Use headlines, sub-headlines and images to make your homepage easy to scan. Enable your reader to sniff out the information they’re most interested in. Then provide links they can click, to jump to that section
Let’s assume a prospective client lands on your site…
Your homepage explains who you help and how you help them. Do this by giving some real world examples via your case studies, portfolio and testimonials.
Next they scan your headlines and decide your service might be useful to them.
They’ll find your content is well written, so your message is clear and easy to understand.
Your site is easy to navigate so they can find all the information they need to decide if they want to contact you to discuss their needs in more detail.

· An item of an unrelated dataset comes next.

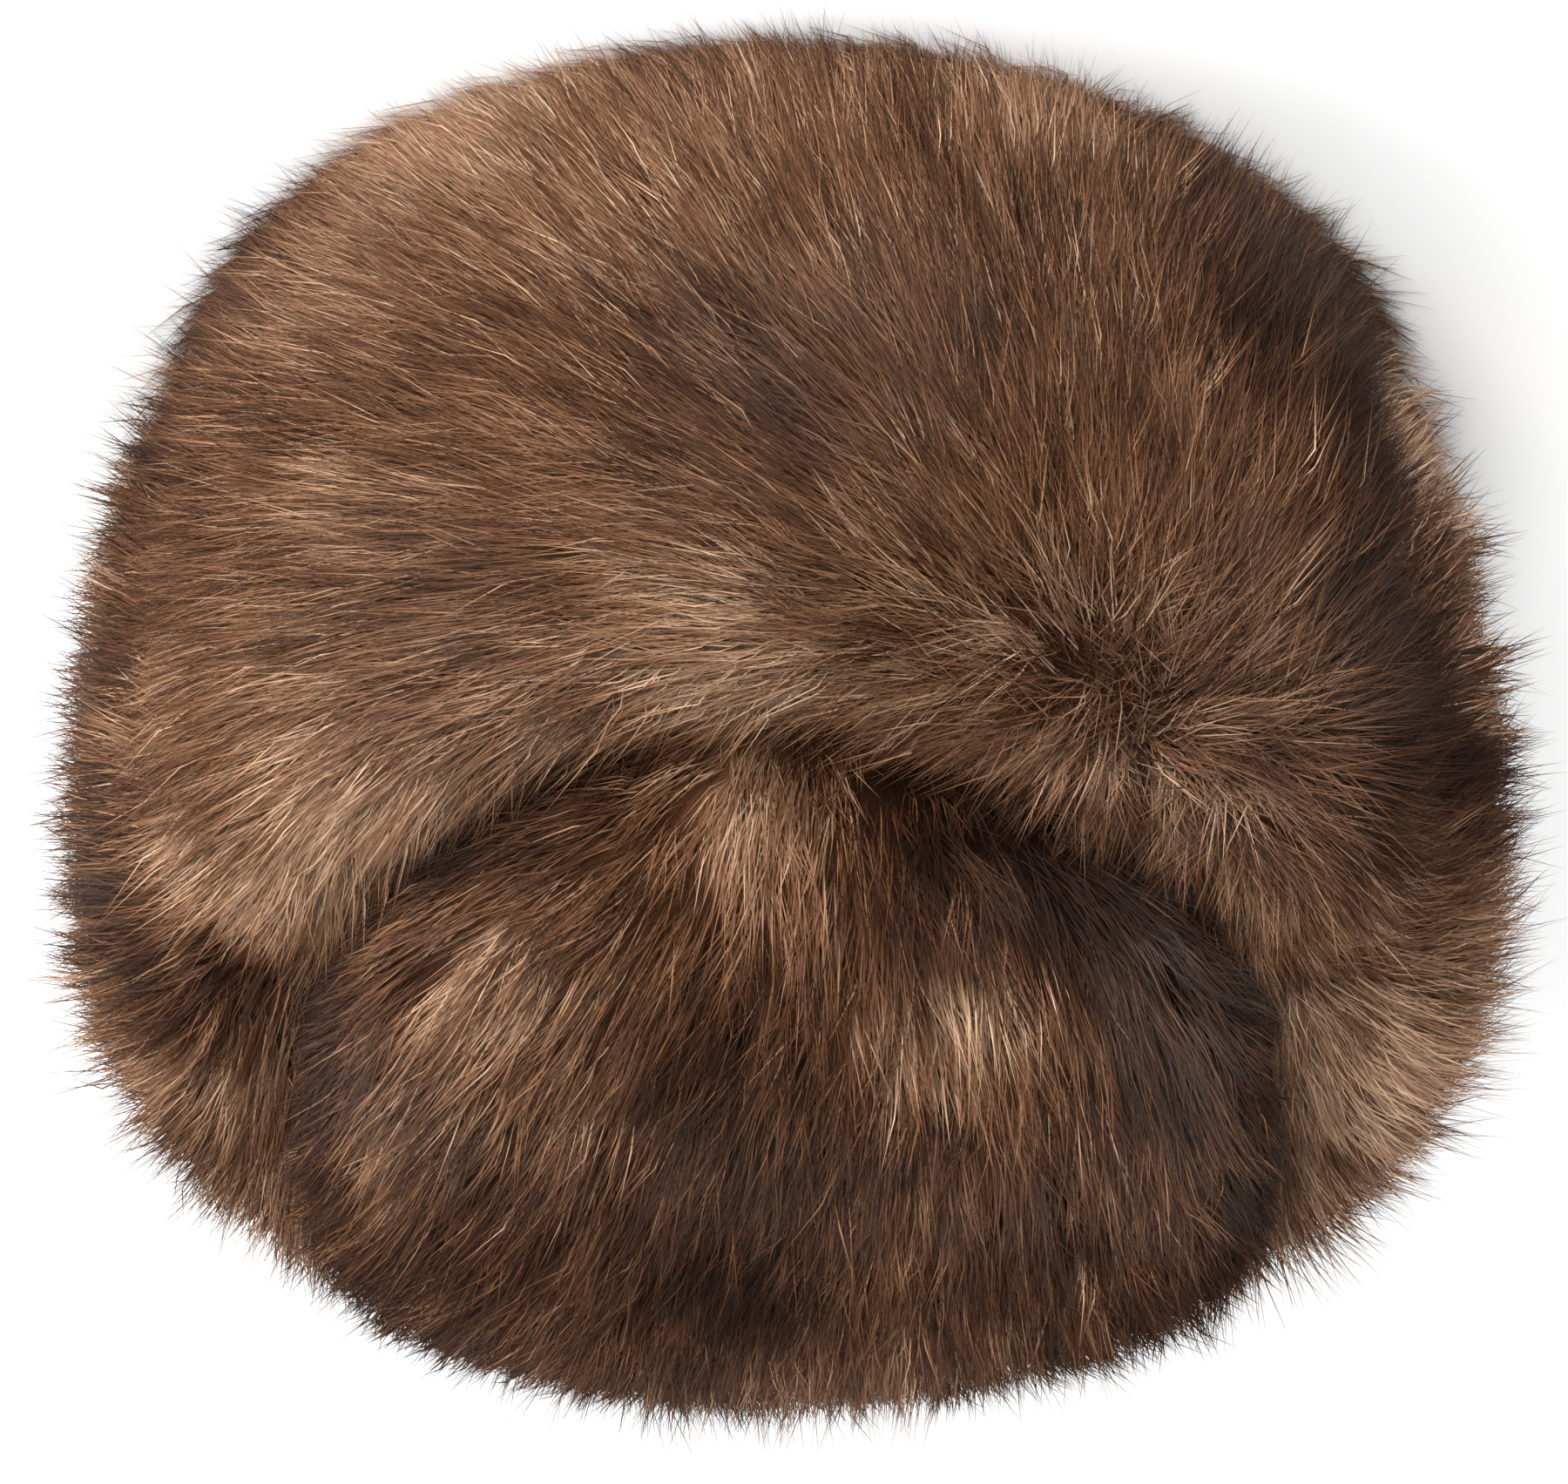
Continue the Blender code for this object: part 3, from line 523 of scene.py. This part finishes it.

Make sure you provide an unmissable call to action. Your call to action could say contact us or it could say join our mailing list, depending on what you want the reader to do next.
Your homepage needs to convince the reader that they’ve landed on a site that is useful to them and is worth exploring.
Some people will want to contact you after reading your homepage. Most will want to click around your site and find out more about you, the service you offer and the people you can help.
As you help more clients you’ll gradually gather more examples of businesses that you’ve helped. This gives you content to use in your website’s case studies, testimonials and portfolio.
When a reader looks at your portfolio they’re hoping to find…
- A business like theirs
- That had a problem like theirs
- That you successfully helped them solve
- Then paint a picture of how nice life is for that business as a result of the work you did.
Aim for a good first draft, not perfection
Please don’t expect the first draft of your homepage to be perfect. Think of your whole website as a work in progress. Everyday, look for things you can do to improve your website’s ability to win new clients.
Think of your website in the same way that an Olympic athlete thinks of their personal best performance. Constantly look for ways you can improve upon your website’s current performance and find ways that improve your site’s ability to win clients.